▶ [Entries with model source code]

<<<<

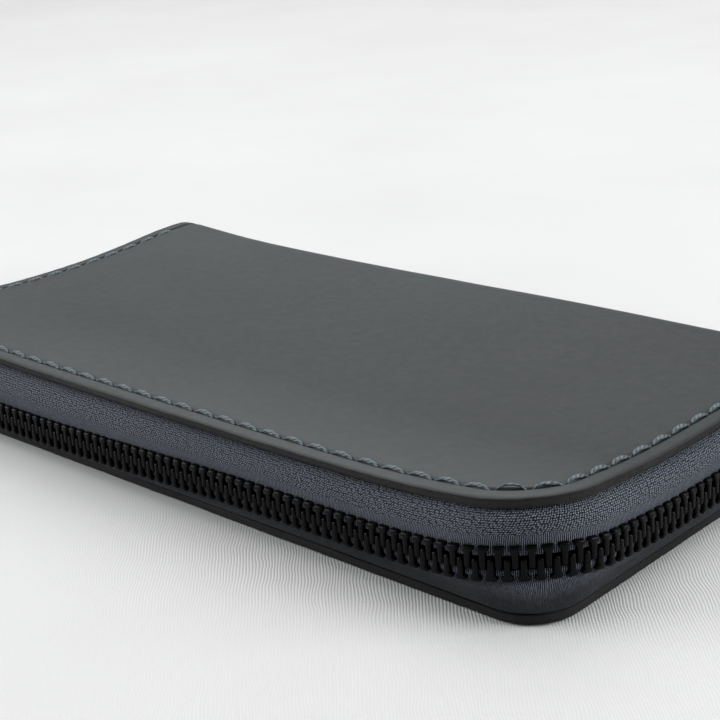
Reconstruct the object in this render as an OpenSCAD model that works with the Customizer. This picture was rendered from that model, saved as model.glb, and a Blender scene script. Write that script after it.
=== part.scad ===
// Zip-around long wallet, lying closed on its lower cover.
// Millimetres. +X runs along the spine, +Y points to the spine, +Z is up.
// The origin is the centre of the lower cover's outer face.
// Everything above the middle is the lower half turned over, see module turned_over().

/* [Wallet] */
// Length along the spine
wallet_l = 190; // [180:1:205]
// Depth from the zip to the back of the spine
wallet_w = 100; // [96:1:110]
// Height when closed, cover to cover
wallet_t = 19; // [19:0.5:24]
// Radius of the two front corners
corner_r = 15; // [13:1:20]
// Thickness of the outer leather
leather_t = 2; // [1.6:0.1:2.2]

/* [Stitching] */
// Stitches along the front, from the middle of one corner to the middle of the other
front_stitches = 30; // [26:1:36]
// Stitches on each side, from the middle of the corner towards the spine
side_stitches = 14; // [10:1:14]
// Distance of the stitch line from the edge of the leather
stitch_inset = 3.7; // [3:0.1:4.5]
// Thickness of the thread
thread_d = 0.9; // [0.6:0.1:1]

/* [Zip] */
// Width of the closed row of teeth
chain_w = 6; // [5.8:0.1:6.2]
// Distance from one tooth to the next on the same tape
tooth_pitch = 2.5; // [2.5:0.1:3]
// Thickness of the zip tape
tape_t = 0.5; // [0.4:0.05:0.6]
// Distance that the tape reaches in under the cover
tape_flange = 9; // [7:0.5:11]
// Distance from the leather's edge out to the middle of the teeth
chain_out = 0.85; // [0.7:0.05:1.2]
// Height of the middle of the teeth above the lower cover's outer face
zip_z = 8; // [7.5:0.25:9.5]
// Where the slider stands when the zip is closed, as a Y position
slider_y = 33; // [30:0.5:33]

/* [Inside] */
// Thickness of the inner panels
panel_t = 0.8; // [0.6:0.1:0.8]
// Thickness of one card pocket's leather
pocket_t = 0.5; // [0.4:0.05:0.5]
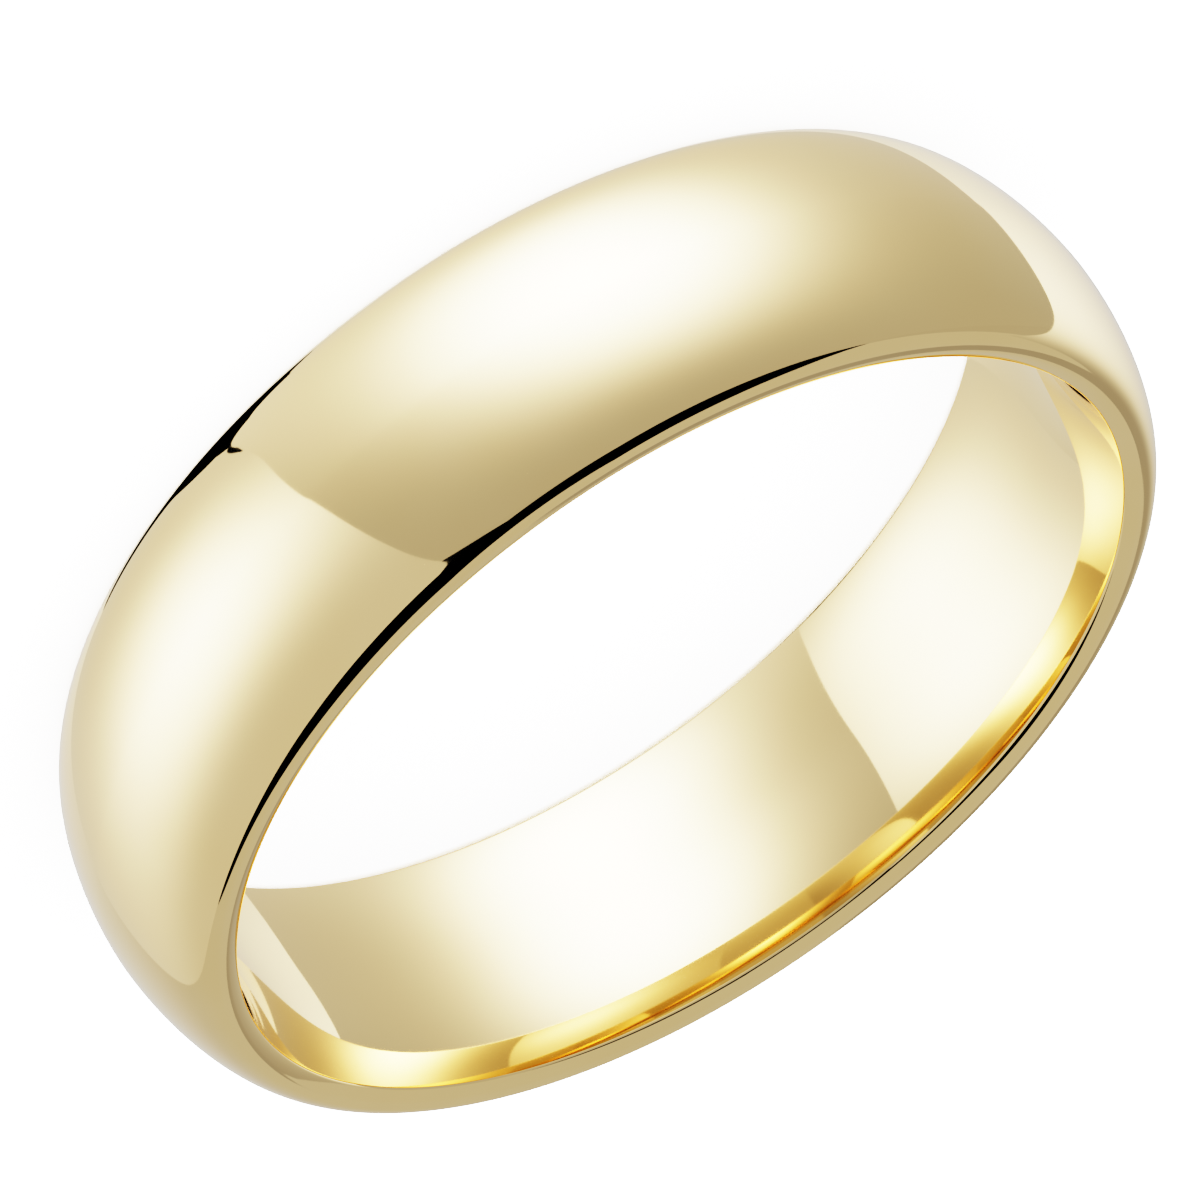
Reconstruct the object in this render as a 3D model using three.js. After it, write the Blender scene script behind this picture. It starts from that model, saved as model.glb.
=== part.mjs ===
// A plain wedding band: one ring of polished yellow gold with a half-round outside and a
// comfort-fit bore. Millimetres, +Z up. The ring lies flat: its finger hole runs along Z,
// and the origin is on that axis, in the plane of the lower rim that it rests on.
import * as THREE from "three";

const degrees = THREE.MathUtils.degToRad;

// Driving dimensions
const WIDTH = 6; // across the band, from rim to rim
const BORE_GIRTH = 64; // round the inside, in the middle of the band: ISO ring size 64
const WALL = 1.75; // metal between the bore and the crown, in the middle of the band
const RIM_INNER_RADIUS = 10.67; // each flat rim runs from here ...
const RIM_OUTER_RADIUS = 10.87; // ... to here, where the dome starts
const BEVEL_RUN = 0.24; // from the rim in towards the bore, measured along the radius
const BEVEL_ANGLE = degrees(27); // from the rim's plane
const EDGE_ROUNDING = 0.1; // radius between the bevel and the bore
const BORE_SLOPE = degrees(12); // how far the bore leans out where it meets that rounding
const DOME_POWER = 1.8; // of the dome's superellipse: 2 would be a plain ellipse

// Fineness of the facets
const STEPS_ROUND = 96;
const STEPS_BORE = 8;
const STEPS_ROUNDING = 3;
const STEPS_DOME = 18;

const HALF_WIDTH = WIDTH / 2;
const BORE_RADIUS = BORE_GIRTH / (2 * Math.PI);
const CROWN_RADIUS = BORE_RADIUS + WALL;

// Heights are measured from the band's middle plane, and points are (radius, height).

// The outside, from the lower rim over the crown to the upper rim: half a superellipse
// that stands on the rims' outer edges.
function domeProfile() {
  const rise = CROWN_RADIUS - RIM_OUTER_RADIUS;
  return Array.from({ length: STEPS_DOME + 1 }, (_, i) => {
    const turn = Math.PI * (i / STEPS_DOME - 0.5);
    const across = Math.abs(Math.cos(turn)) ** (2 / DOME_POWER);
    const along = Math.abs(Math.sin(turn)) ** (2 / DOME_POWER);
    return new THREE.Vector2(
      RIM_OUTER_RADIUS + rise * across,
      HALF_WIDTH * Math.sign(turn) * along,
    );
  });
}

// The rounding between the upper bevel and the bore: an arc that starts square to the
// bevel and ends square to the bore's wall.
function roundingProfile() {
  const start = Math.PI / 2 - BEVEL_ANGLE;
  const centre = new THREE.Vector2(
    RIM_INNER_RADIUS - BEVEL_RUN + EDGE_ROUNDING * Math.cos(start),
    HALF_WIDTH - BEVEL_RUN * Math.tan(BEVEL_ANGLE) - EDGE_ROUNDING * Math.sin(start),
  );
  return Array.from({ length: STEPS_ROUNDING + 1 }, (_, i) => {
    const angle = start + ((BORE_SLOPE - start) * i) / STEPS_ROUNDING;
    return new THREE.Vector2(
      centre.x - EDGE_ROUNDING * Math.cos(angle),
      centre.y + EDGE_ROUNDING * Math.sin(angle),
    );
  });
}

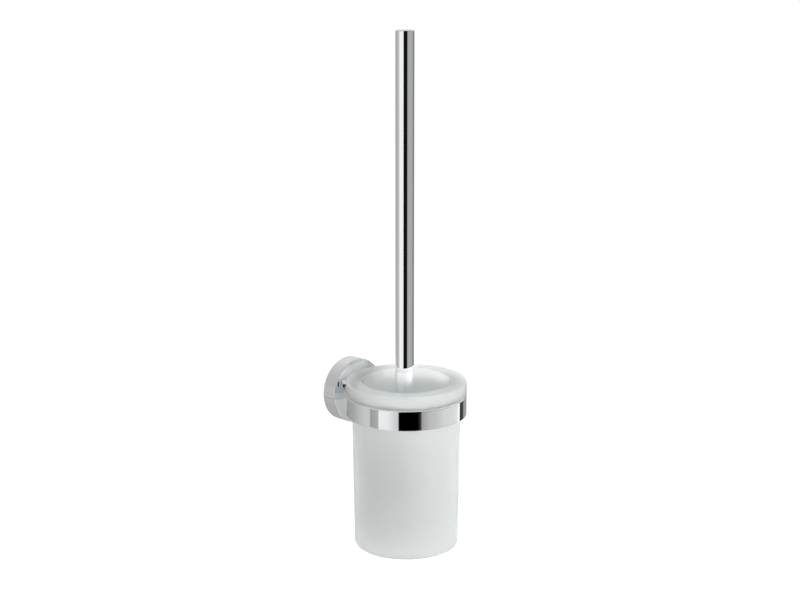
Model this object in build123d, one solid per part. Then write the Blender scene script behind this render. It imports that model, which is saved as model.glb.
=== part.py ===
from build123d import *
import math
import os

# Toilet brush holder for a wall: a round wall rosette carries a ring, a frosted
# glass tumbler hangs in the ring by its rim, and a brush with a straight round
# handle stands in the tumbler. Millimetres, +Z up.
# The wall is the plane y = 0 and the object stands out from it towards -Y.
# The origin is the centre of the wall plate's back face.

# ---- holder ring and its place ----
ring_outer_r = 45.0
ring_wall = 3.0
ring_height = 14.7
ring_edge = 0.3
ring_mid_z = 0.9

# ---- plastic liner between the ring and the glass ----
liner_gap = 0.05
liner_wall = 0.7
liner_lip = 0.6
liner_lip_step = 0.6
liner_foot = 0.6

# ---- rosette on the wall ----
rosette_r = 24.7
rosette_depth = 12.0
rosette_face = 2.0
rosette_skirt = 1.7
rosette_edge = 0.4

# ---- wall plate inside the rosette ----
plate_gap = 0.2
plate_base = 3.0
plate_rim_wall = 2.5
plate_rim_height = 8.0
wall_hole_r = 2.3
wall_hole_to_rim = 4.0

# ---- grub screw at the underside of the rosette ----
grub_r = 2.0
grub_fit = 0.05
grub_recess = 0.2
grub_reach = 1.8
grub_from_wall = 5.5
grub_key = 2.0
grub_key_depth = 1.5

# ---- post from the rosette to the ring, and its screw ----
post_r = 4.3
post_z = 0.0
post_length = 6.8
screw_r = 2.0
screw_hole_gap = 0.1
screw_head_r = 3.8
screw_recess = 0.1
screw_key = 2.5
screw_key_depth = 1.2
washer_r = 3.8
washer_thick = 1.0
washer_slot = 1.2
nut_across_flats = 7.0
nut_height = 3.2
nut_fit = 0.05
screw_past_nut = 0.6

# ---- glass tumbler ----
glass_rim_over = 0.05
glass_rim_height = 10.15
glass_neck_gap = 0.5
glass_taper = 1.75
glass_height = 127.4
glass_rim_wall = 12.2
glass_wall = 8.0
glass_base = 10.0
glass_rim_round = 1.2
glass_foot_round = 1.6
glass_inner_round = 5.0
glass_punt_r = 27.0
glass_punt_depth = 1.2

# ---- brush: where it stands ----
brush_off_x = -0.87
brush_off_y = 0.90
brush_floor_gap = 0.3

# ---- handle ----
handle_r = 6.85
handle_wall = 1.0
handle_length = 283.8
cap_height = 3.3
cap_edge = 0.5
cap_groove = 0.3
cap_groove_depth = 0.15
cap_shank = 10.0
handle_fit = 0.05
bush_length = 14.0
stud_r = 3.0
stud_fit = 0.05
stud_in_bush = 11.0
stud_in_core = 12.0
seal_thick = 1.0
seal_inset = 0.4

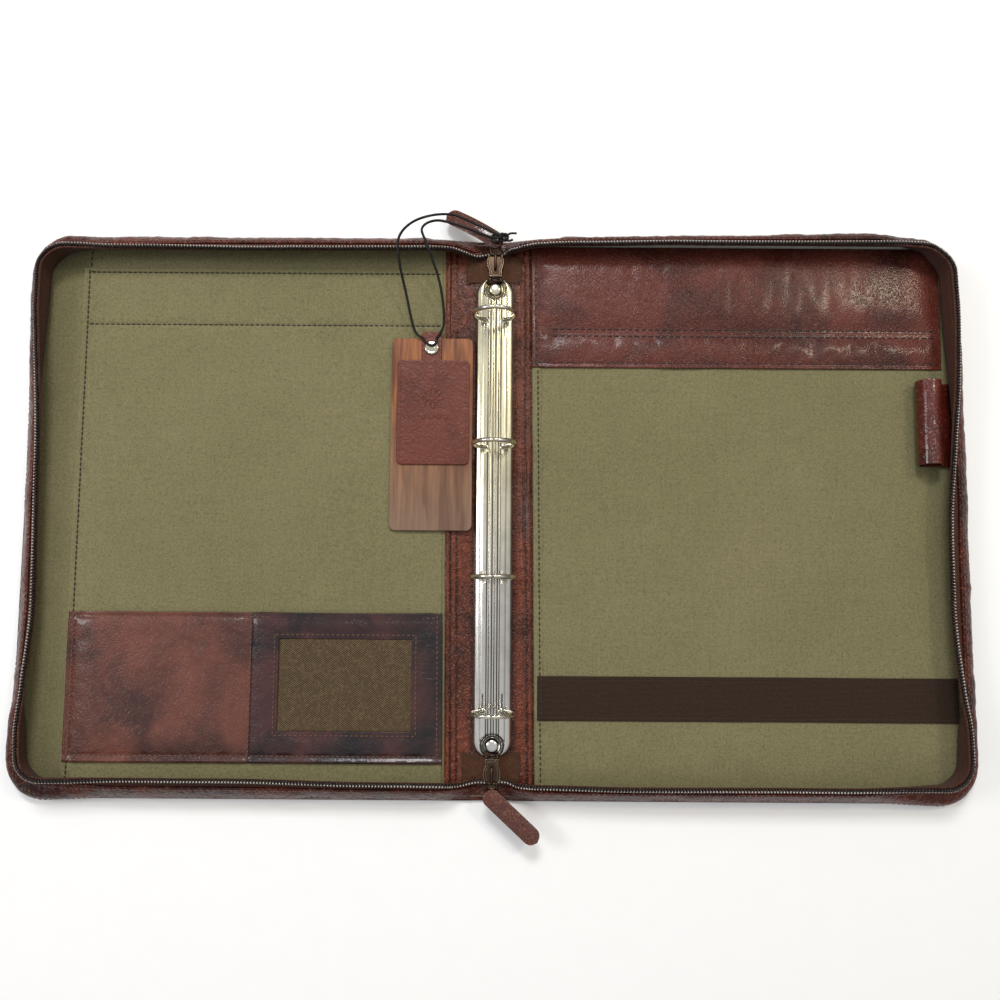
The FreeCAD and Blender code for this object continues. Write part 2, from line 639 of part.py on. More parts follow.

>>>>

▶ [Problem details] Only the lines from the one containing "Reconstruct the object in this render as a 3D" through the one containing "const degrees = THREE.MathUtils.degToRad;" are to be retyped, both boundary lines included, with no other material.

▶ [Task solution]
Reconstruct the object in this render as a 3D model using three.js. After it, write the Blender scene script behind this picture. It starts from that model, saved as model.glb.
=== part.mjs ===
// A plain wedding band: one ring of polished yellow gold with a half-round outside and a
// comfort-fit bore. Millimetres, +Z up. The ring lies flat: its finger hole runs along Z,
// and the origin is on that axis, in the plane of the lower rim that it rests on.
import * as THREE from "three";

const degrees = THREE.MathUtils.degToRad;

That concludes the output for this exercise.